Authorship in Binaries
The Laboratorium 2017-01-19
Summary:
Personality always contains something unique. It expresses its singularity even in handwriting, and a very modest grade of art has in it something irreducible, which is one man’s alone. That something he may copyright unless there is a restriction in the words of the act.
Bleistein v. Donaldson Lithographing Co., 188 U.S. 239, 250 (1903) (Holmes, J.)
Previous work shows that coding style is quite prevalent in source code. We were surprised to find out that coding style is preserved to a great degree even in compiled source code. We can de-anonymize programmers from compiled source code with great accuracy and furthermore we can de-anonymize programmers from source code compiled with optimization.
Aylin Caliskan-Islam, Fabian Yamaguchi, Edwin Dauber, Richard Harang, Konrad Rieck, Rachel Greenstadt, and Arvind Narayanan, When Coding Style Survives Compilation: De-anonymizing Programmers from Executable Binaries, at 13.

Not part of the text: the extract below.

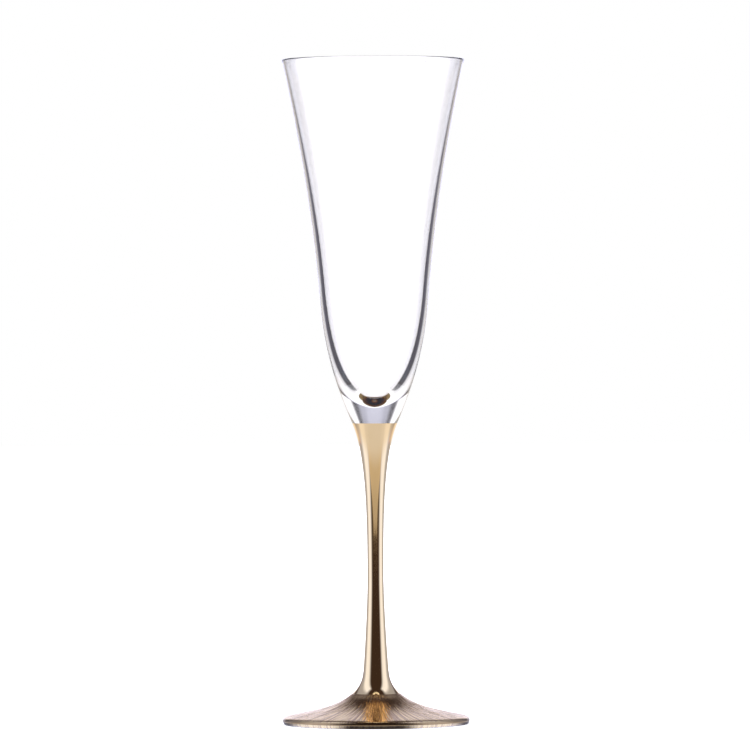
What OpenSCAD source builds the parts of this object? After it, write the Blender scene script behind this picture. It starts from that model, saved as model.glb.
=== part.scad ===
// Champagne flute: a blown trumpet bowl with a solid clear base, a slender solid stem and
// a spun foot, fused together, with a gold coat from under the clear base to the foot's edge.
// Millimetres, +Z up. The origin is on the table, under the middle of the foot.
// Every piece is a revolved outline, and an outline is a list of [radius, height] points.

/* [Bowl] */
// Height of the whole glass
total_h = 260; // [245:1:275]
// Outer radius of the rim
rim_r = 35.7; // [34:0.1:37]
// Outer radius of the waist, where the flare ends
waist_r = 21.7; // [21:0.1:23]
// Height of the waist
waist_z = 170; // [166:1:176]
// Thickness of the wall at the rim
rim_wall = 1.1; // [0.9:0.05:1.4]
// Thickness of the wall at the waist
waist_wall = 2.4; // [2:0.1:2.8]
// Height of the lowest point inside the bowl
inside_z = 125.2; // [124:0.2:129]

/* [Stem] */
// Height of the line where the gold starts
gold_z = 117.7; // [116:0.1:119]
// Radius of the glass at that line
gold_r = 8.8; // [8.4:0.1:9.2]
// Radius of the stem where it is thinnest
stem_r = 3.1; // [2.8:0.1:3.5]
// Height of the thinnest place
stem_z = 58; // [54:1:64]
// Radius of the fused joint between the stem and the foot
boss_r = 4.9; // [4.7:0.1:5.1]
// Height of that joint
boss_z = 21; // [20:0.5:22]

/* [Foot] */
// Radius of the foot
foot_r = 36.5; // [34:0.1:38]
// Radius of the foot's rounded edge
edge_r = 1.5; // [1.4:0.05:1.7]
// Radius of the circle where the hatched gold starts
hatch_r = 9.3; // [8.9:0.1:9.7]
// Height of that circle
hatch_z = 12; // [11.6:0.1:12.4]
// Width of the flat ring that the foot stands on
ring_w = 3.6; // [3:0.2:5]
// Depth of the hollow inside that ring
hollow_h = 1.8; // [1:0.1:2.2]

/* [Gilding] */
// Thickness of the gold coat, which is drawn far thicker than a real one
coat = 0.12; // [0.1:0.01:0.16]

/* [Hidden] */

$fn = 180;

// Steps along each curve
long_steps = 24;
short_steps = 12;

// The bowl is fused to the stem this many steps down the neck's curve
joint_step = 2;

// Depth of the rounded ends at the two fused joints
button_h = 2.4;
stem_end_h = 1.8;

// The coat ends this many degrees under the level of the middle of the foot's edge
coat_wrap = 62;

// The outline's slope in degrees from straight down, where one curve hands over to the next.
// Positive goes in on the way down, and negative goes out.
rim_lean = 12.5;
waist_lean = 4.8;
gold_lean = 23.6;
boss_lean = -4.5;
hatch_lean = -48;
edge_lean = -78;

// How far each curve is pulled along its first slope and along its last one
flare_pull = [31, 30];
shoulder_pull = [20, 20];
neck_pull = [13, 25];
shank_pull = [8, 12];
boss_pull = [4.5, 3.1];
top_pull = [8, 12];
inside_pull = [39, 3.5];

// One step down along a slope, 1 mm long
function down(lean) = [-sin(lean), -cos(lean)];

// A cubic curve from a to b, which leaves along the step a_way and arrives along b_way
function curve(a, a_way, b, b_way, pull, steps) = [
    for (i = [0:steps])
        let (t = i / steps, u = 1 - t)
        a * u ^ 3
            + (a + pull[0] * a_way) * 3 * u ^ 2 * t
            + (b - pull[1] * b_way) * 3 * u * t ^ 2
            + b * t ^ 3
];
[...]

These new results have important implications for privacy and security. But they also put a new and slightly surprising spin on debates over software copyright. If programmers have distinctive styles that are recognizable across programs and are present even in optimized executable binaries stripped of symbol information, then the argument that software lacks expressive content is a little weaker. Traces of authorial personality survive, like bacteria, even in unlikely environments.